_Work required_
All lines from the one with "for leaf in" through the one with "obj.matrix_world = Matrix.Identity(4)", and only those, are to be reproduced exactly, both ends included.

_Records for this exercise_
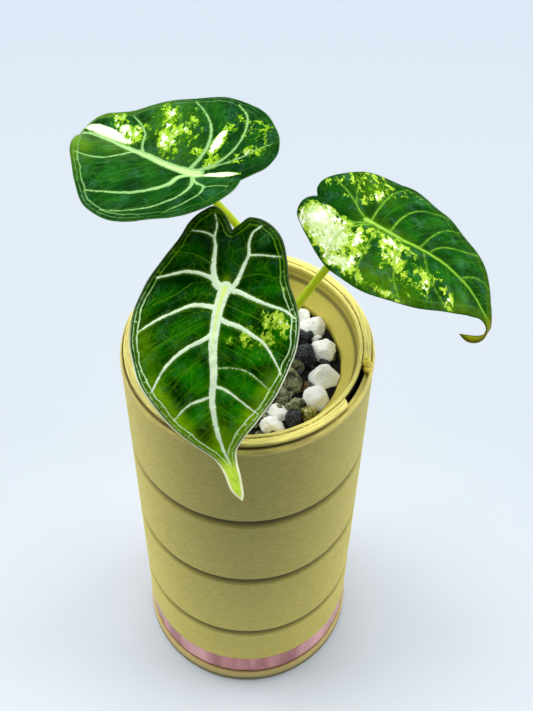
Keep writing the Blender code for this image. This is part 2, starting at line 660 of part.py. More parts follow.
def main():
    """Build every piece of the potted plant."""
    clear_scene()
    parts = make_collection(OBJECT_NAME)
    cutters = make_collection("cutters")
    khaki = make_material("khaki_print", (0.33, 0.27, 0.09), 0.55)
    rose = make_material("rose_foil", (0.42, 0.16, 0.17), 0.3, 0.6)
    grit = make_material("mineral_grains", (0.28, 0.27, 0.24), 0.9)
    corm = make_material("crown_skin", (0.24, 0.17, 0.08), 0.8)
    stalk = make_material("stalk_green", (0.35, 0.52, 0.05), 0.45)
    leafy = make_material("velvet_green", (0.02, 0.12, 0.02), 0.6)
    build_outer_pot(parts, khaki)
    build_rose_band(parts, rose)
    build_cup(parts, cutters, khaki)
    build_bed(parts, cutters, grit)
    build_crown(parts, cutters, corm)
    for leaf in LEAVES:
        build_petiole(leaf, parts, stalk)
        build_blade(leaf, parts, leafy)


main()
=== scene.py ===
"""Looks of the potted alocasia: leaves, stalks, grains, cup and planter, with light and camera.

Lengths are in millimetres and are turned into metres by MM. The frame is that of
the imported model: +Z up along the pot's axis, and the drip tip of the front leaf
towards -Y.
"""

import logging
import math
from collections.abc import Callable, Sequence
from dataclasses import dataclass, field
from enum import Enum

import bmesh
import bpy
import numpy as np
from mathutils import Matrix, Vector


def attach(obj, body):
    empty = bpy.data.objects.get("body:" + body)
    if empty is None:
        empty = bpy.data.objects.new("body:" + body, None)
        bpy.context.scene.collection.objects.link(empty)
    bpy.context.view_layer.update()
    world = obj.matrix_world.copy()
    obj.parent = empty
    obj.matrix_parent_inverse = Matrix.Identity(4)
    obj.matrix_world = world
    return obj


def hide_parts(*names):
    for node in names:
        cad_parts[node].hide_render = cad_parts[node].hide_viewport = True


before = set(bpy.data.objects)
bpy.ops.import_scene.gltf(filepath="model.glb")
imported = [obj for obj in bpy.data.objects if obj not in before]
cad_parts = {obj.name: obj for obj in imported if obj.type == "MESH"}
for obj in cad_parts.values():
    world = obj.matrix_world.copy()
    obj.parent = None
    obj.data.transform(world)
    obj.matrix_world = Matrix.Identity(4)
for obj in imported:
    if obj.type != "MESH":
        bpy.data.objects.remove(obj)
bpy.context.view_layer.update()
LOG = logging.getLogger("alocasia")
BODY = "root"
MM = 0.001
# Flat millimetres in one unit of a leaf's UV map
UV_MM = 100.0
# Distance of a point that lies near no vein
FAR = 99.0
# How early a vein thins out on its way to its end
TAPER = 0.62
# Point and segment pairs that are measured at once
PAIRS_AT_ONCE = 3_000_000
# Points of the arc at a profile's corner, and the share of a short run that it may take
ARC_POINTS = 5
ARC_SHARE = 0.42
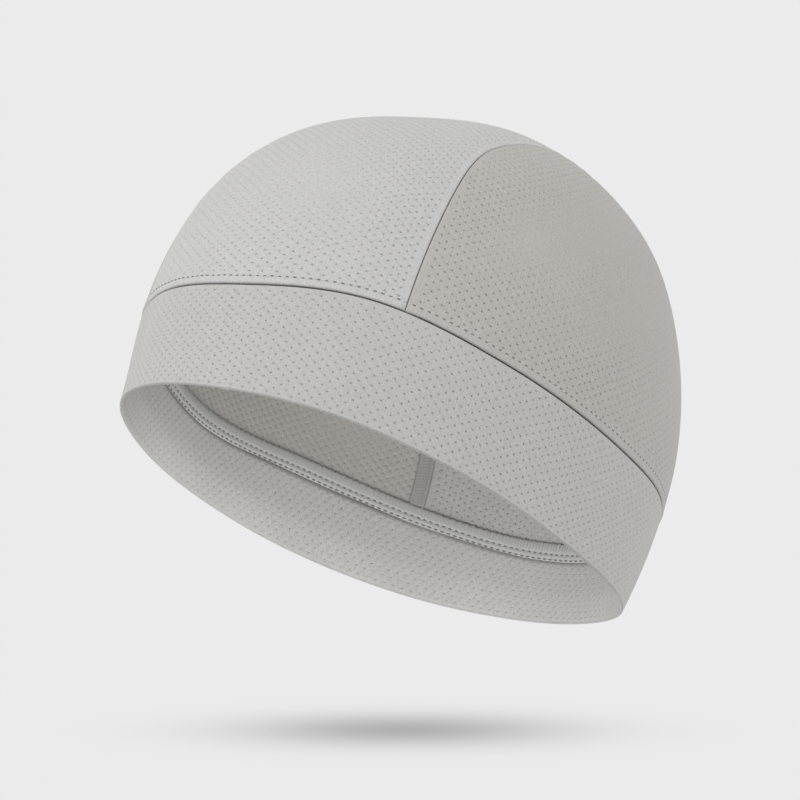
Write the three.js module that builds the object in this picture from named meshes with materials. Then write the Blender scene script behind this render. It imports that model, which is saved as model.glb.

_Reply to the task_
    for leaf in LEAVES:
        build_petiole(leaf, parts, stalk)
        build_blade(leaf, parts, leafy)


main()
=== scene.py ===
"""Looks of the potted alocasia: leaves, stalks, grains, cup and planter, with light and camera.

Lengths are in millimetres and are turned into metres by MM. The frame is that of
the imported model: +Z up along the pot's axis, and the drip tip of the front leaf
towards -Y.
"""

import logging
import math
from collections.abc import Callable, Sequence
from dataclasses import dataclass, field
from enum import Enum

import bmesh
import bpy
import numpy as np
from mathutils import Matrix, Vector


def attach(obj, body):
    empty = bpy.data.objects.get("body:" + body)
    if empty is None:
        empty = bpy.data.objects.new("body:" + body, None)
        bpy.context.scene.collection.objects.link(empty)
    bpy.context.view_layer.update()
    world = obj.matrix_world.copy()
    obj.parent = empty
    obj.matrix_parent_inverse = Matrix.Identity(4)
    obj.matrix_world = world
    return obj


def hide_parts(*names):
    for node in names:
        cad_parts[node].hide_render = cad_parts[node].hide_viewport = True


before = set(bpy.data.objects)
bpy.ops.import_scene.gltf(filepath="model.glb")
imported = [obj for obj in bpy.data.objects if obj not in before]
cad_parts = {obj.name: obj for obj in imported if obj.type == "MESH"}
for obj in cad_parts.values():
    world = obj.matrix_world.copy()
    obj.parent = None
    obj.data.transform(world)
    obj.matrix_world = Matrix.Identity(4)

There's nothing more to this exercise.